New Developments in the Use of Markov Models and Artificial Neural Networks for Speech Recognition – Herv’e Bourlard (Facult’e Polytechnique de Mons/Mons, Belgium and International Computer Science Institute/Berkeley)
Abstract
Recently it has been shown that Artificial Neural Networks (ANNs) can be used to augment speech recognizers whose underlying structure is essentially that of Hidden Markov Models (HMMs). In particular, we have shown that fairly simple layered structures, which we lately have termed “Big Dumb Neural Networks” (BDNNs), can be discriminatively trained to estimate emission probabilities for HMMs.
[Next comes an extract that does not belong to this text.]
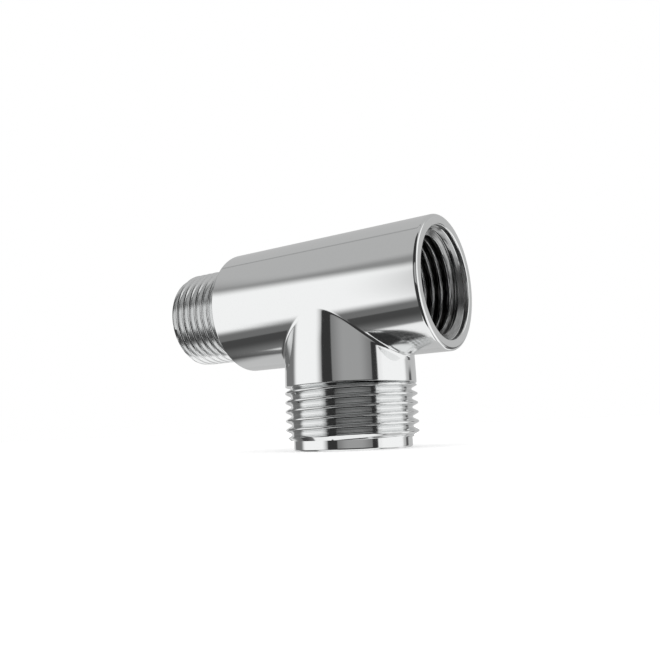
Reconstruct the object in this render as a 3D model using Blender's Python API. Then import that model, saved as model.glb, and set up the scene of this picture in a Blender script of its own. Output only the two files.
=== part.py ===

Many (relatively simple) speech recognition systems based on this approach, and generally referred to as hybrid HMM/ANN systems, have been proved, on controlled tests, to be both effective in terms of accuracy (recent results show this hybrid approach slightly ahead of more traditional HMM systems when evaluated on both British and American English tasks, using a 20,000 word vocabulary and a trigram language model) and efficient in terms of CPU and memory run-time requirements.In this talk, after a short description of the basic HMM/ANN approach, we will first discuss some of the issues that were raised by this approach, including: use of temporal information, role of prior probabilities vs likelihoods, and language information vs acoustic information. We will then discuss some current research topics on extending these results to somewhat more complex systems, including new theoretical and experimental developments on transition-based recognition systems and training of HMM/ANN hybrids to directly maximize the global posterior probabilities.This talk will assume some background in both hidden Markov models and artificial neural networks.